> AIM
Return the full listing exactly as it is written.

> DATA SHOWN
****

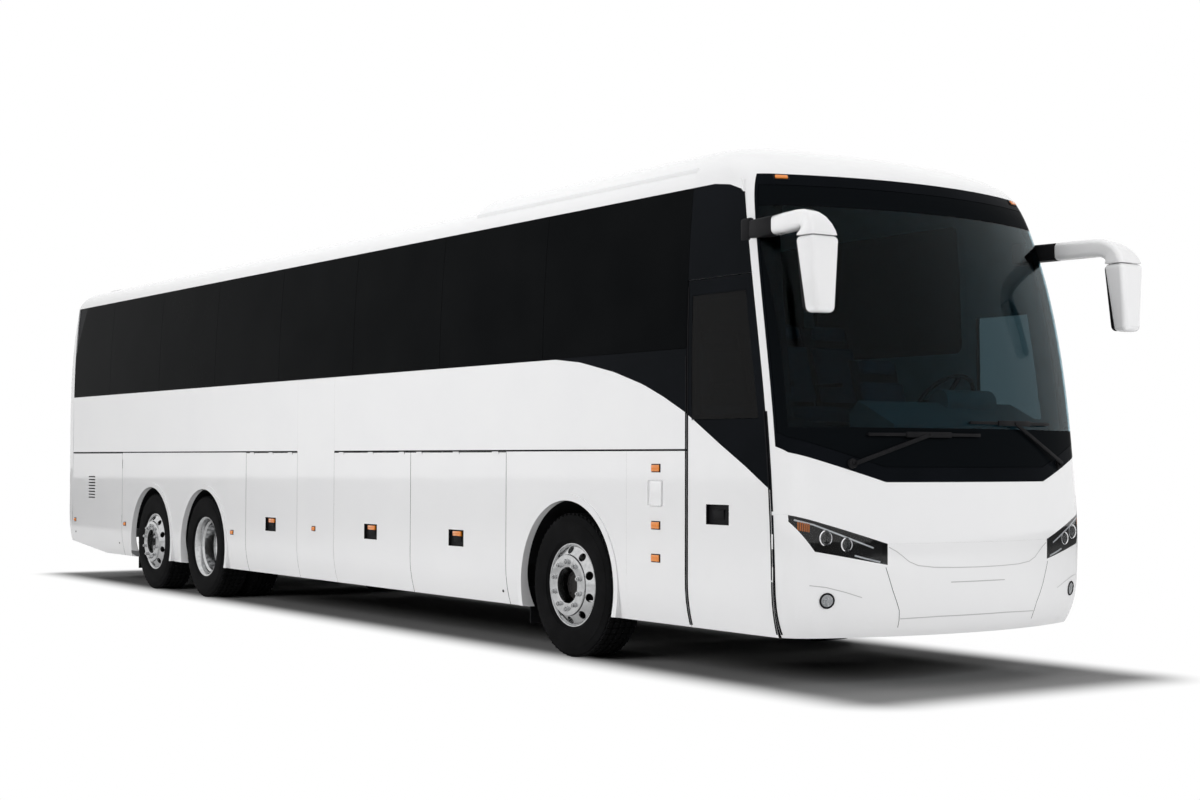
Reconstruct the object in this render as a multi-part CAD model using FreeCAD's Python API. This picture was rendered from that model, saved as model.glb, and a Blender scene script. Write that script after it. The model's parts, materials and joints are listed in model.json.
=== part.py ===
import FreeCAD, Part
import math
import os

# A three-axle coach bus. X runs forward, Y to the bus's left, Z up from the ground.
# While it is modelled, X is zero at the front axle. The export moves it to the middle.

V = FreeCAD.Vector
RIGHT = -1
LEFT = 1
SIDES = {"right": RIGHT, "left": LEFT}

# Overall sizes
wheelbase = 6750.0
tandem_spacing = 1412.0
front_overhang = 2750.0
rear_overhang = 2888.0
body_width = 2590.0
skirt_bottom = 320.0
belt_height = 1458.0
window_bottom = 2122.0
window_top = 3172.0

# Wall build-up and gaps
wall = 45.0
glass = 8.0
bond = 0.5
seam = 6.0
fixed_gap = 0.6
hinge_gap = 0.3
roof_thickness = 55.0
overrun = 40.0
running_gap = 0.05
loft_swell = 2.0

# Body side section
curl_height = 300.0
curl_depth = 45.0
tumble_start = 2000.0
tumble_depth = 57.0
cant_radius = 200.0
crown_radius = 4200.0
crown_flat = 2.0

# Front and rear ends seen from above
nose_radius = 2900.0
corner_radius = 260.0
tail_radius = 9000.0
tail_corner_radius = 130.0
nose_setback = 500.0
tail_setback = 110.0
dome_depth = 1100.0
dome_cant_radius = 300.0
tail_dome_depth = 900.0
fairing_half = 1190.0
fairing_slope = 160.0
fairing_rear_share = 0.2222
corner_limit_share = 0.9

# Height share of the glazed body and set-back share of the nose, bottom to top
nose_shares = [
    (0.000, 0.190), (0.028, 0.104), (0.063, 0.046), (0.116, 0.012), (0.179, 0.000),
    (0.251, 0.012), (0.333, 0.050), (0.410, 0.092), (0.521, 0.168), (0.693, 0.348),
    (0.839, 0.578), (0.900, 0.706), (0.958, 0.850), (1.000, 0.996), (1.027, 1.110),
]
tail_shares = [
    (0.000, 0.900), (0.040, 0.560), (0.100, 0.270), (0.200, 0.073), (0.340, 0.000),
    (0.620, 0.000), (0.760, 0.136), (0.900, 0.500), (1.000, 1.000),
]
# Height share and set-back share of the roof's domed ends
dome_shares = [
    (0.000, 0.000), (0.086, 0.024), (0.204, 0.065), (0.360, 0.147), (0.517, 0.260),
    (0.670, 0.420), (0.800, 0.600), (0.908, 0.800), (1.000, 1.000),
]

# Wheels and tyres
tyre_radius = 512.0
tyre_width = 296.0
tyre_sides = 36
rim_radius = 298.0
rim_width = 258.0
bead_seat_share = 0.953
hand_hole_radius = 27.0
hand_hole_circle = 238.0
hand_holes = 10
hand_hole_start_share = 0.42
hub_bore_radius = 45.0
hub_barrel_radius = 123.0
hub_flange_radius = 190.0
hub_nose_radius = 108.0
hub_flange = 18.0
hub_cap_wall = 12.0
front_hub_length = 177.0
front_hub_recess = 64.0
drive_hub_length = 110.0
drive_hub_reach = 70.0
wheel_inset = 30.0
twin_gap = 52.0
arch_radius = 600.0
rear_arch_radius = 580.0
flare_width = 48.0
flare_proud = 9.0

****

> EXPECTED ANSWER
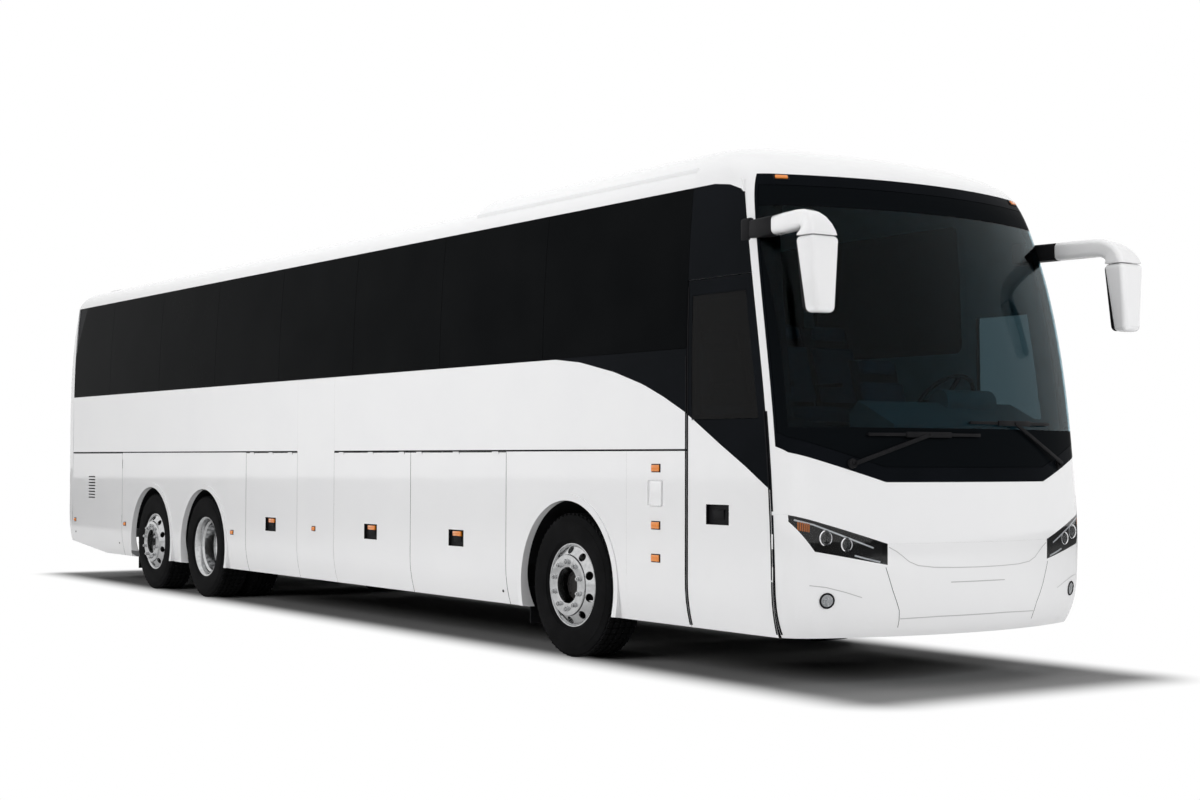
Reconstruct the object in this render as a multi-part CAD model using FreeCAD's Python API. This picture was rendered from that model, saved as model.glb, and a Blender scene script. Write that script after it. The model's parts, materials and joints are listed in model.json.
=== part.py ===
import FreeCAD, Part
import math
import os

# A three-axle coach bus. X runs forward, Y to the bus's left, Z up from the ground.
# While it is modelled, X is zero at the front axle. The export moves it to the middle.

V = FreeCAD.Vector
RIGHT = -1
LEFT = 1
SIDES = {"right": RIGHT, "left": LEFT}

# Overall sizes
wheelbase = 6750.0
tandem_spacing = 1412.0
front_overhang = 2750.0
rear_overhang = 2888.0
body_width = 2590.0
skirt_bottom = 320.0
belt_height = 1458.0
window_bottom = 2122.0
window_top = 3172.0

# Wall build-up and gaps
wall = 45.0
glass = 8.0
bond = 0.5
seam = 6.0
fixed_gap = 0.6
hinge_gap = 0.3
roof_thickness = 55.0
overrun = 40.0
running_gap = 0.05
loft_swell = 2.0

# Body side section
curl_height = 300.0
curl_depth = 45.0
tumble_start = 2000.0
tumble_depth = 57.0
cant_radius = 200.0
crown_radius = 4200.0
crown_flat = 2.0

# Front and rear ends seen from above
nose_radius = 2900.0
corner_radius = 260.0
tail_radius = 9000.0
tail_corner_radius = 130.0
nose_setback = 500.0
tail_setback = 110.0
dome_depth = 1100.0
dome_cant_radius = 300.0
tail_dome_depth = 900.0
fairing_half = 1190.0
fairing_slope = 160.0
fairing_rear_share = 0.2222
corner_limit_share = 0.9

# Height share of the glazed body and set-back share of the nose, bottom to top
nose_shares = [
    (0.000, 0.190), (0.028, 0.104), (0.063, 0.046), (0.116, 0.012), (0.179, 0.000),
    (0.251, 0.012), (0.333, 0.050), (0.410, 0.092), (0.521, 0.168), (0.693, 0.348),
    (0.839, 0.578), (0.900, 0.706), (0.958, 0.850), (1.000, 0.996), (1.027, 1.110),
]
tail_shares = [
    (0.000, 0.900), (0.040, 0.560), (0.100, 0.270), (0.200, 0.073), (0.340, 0.000),
    (0.620, 0.000), (0.760, 0.136), (0.900, 0.500), (1.000, 1.000),
]
# Height share and set-back share of the roof's domed ends
dome_shares = [
    (0.000, 0.000), (0.086, 0.024), (0.204, 0.065), (0.360, 0.147), (0.517, 0.260),
    (0.670, 0.420), (0.800, 0.600), (0.908, 0.800), (1.000, 1.000),
]

# Wheels and tyres
tyre_radius = 512.0
tyre_width = 296.0
tyre_sides = 36
rim_radius = 298.0
rim_width = 258.0
bead_seat_share = 0.953
hand_hole_radius = 27.0
hand_hole_circle = 238.0
hand_holes = 10
hand_hole_start_share = 0.42
hub_bore_radius = 45.0
hub_barrel_radius = 123.0
hub_flange_radius = 190.0
hub_nose_radius = 108.0
hub_flange = 18.0
hub_cap_wall = 12.0
front_hub_length = 177.0
front_hub_recess = 64.0
drive_hub_length = 110.0
drive_hub_reach = 70.0
wheel_inset = 30.0
twin_gap = 52.0
arch_radius = 600.0
rear_arch_radius = 580.0
flare_width = 48.0
flare_proud = 9.0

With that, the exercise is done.